Despite laws against the practice, many employees still attempt to cheat their time-sheets, collecting wages for hours they didn’t actually work. This practice can cripple a business, so diligence is needed to prevent it. Reducing fraud and errors in time tracking is payroll and management’s job, so encourage them to familiarize themselves with red flags, as well as institute practices designed to eliminate the opportunity to commit fraud.

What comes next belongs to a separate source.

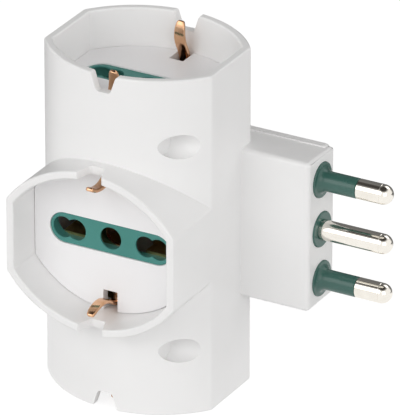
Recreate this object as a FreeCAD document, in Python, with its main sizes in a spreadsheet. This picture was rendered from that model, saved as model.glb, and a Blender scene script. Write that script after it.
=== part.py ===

How is Time-Sheet Fraud Committed?
Unauthorized Hours –
Fraudulent employees will increase their time-sheets with extra hours they didn’t actually work. On a long enough timeline, this practice can end up costing a business thousands of dollars, as was the case in Vermont, where a police patrol commander was found to have padded his time-sheet from 2006 – 2012, defrauding taxpayers to the tune of $213,000.
Buddy Punching –
People build friendships at work, but those friendships can become toxic when employees start to punch in for each other. A “friend” may ask her fellow employee to punch her hours into the company clock, even though she’s not working that day.
Ghost Employees –
Unfortunately, many companies have been crippled by the actions of their payroll staff. Payroll is supposed to prevent time-sheet fraud, but sometimes they could be the department behind the fraud. In large companies, where the fraud is less likely to be noticed, payroll staff will create a fake employee and collect their wages. Ghost employees may also be employees that have left the company, but to whom payroll still continues to cut a check.
Pay Rate Alteration –
Sometimes, an employee and a member of the payroll staff will join forces to defraud the company. The payroll staff member will alter the employee’s pay, increasing it to an amount that is desirable to both of them. The amount will then be split when the check is cashed.